In Digital Social Reading, machine learning is a tool used to investigate reading practices online. Here, classifiers are trained to identify absorption in online book reviews and the procedure involves training and testing the model, which is especially necessary when there are large amounts of data available. Generally, it is useful as it can improve the interpretation of the reaction of readers. To what extent were they absorbed as they read the texts? As shown through the demonstration in the seminar, the 0.23 and 0.35 given by Naive Bayes and Logistic Regression algorithms respectively show that the model is not good at finding absorption where there is evidence of absorption. It is only good in identifying cases of non-absorption.
Machine Learning is invaluable in research for its ability to analyze vast amounts of data, identify complex patterns, and extract meaningful insights. It aids researchers in making predictions, classifying information, and discovering hidden relationships within datasets. Its automation capabilities enhance efficiency and provide a data-driven foundation for decision-making.
While Machine Learning has proven to be a powerful tool, it cannot be fully relied upon without critical consideration.
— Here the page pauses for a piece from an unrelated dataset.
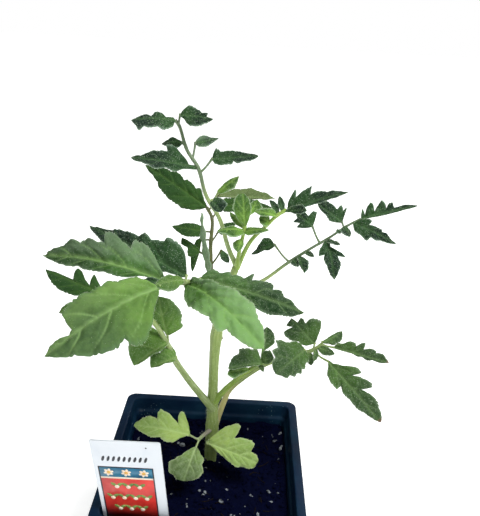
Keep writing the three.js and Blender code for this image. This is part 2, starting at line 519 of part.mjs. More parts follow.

The reliability of machine learning models depends on the quality and representativeness of the training data, the appropriateness of the chosen algorithm, and the thoroughness of the model evaluation process.
The initial step in the machine learning process involves data collection, where diverse information is gathered. This data can span various formats, including text, images, videos, and more. The abundance and quality of the collected data are foundational to the success of subsequent stages.
In our example, annotation by humans serves as a training ground for machine learning models, showing the machine the examples and thus training them to discern patterns and make informed decisions. The focus is on guiding the machine by presenting it with numerous examples, enabling it to learn the nuances of the task at hand. In this example, the computer can “only” decide between absorption and non-absorption.
Machine Learning is not universally applicable to all research scenarios. Its relevance depends on the nature of the data, the research question, and the specific goals of the study. In cases where human intuition, creativity, or domain expertise is crucial, machine learning may complement but not replace these essential elements.
Machine Learning has several shortcomings, including:
Data Quality Dependence: Models heavily rely on the quality and representativeness of training data.
Interpretability Issues: Some complex models, like neural networks, are perceived as black boxes, making it challenging to interpret their decisions.
Overfitting and Underfitting: Models may perform poorly if they are too complex (overfitting) or too simplistic (underfitting).
Bias and Fairness: Models can inherit biases present in training data, leading to unfair or discriminatory outcomes.
Methodology failures in machine learning, such as inadequate data preprocessing, biased training data, or improper model evaluation, can significantly impact the interpretation of data and results. These failures may lead to inaccurate predictions, misclassifications, or biased outcomes, undermining the reliability and validity of the research findings.
Machine Learning has the potential to both simplify and complicate research. On the one hand, it simplifies tasks by automating data analysis and pattern recognition, saving time and effort. On the other hand, it introduces complexities in terms of model selection, parameter tuning, and addressing ethical considerations, especially when dealing with sensitive data or biased outcomes. The complexity often shifts from manual data analysis to the intricacies of designing, training, and interpreting machine learning models.
In essence, the impact of machine learning on research depends on its careful integration, consideration of limitations, and alignment with the specific needs and goals of the research endeavor.
The intersection of human reliability and machine reliability raises questions about inter-annotator agreement. It involves assessing the consistency between different annotators and reconciling conflicting opinions to ensure accurate training data. Additionally, the reliability of human annotations is assumed, despite the potential for errors. This is why there is the inter-annotator agreement. Two annotators might have a different opinion, you don’t know who might be correct. Labels are aggregated to decide who is correct. Once the decision has been made, it will be used to train the machine.
In conclusion, the machine learning process is a multi-faceted journey that encompasses data collection, human annotation, supervised learning, model testing, and evaluation. Each step contributes to the overall goal of training a model capable of making informed decisions. As technology advances, addressing questions of reliability, incorporating diverse data sources, and refining models will continue to shape the evolving landscape of machine learning.
Jurafsky, D. & Martin J. H. (2023). Speech and Language Processing: An Introduction to Natural Language processing, Computational Linguistics and Speech Recognition. 3rd Edition Draft. pp. 56-59.
Lendvai, P., Rebora, S., & Kuijpers M. M. (2020). Identification of reading Absorption in User-Generated Book Reviews. Proceedings of the 15th Conference on Natural Language Processing ( KONVENS 2019).
Lusetti, M. (2023). Taking empirical research on Digital Social Reading to a larger scale with machine learning. Presentation Digital Social Reading Course, University of Basel.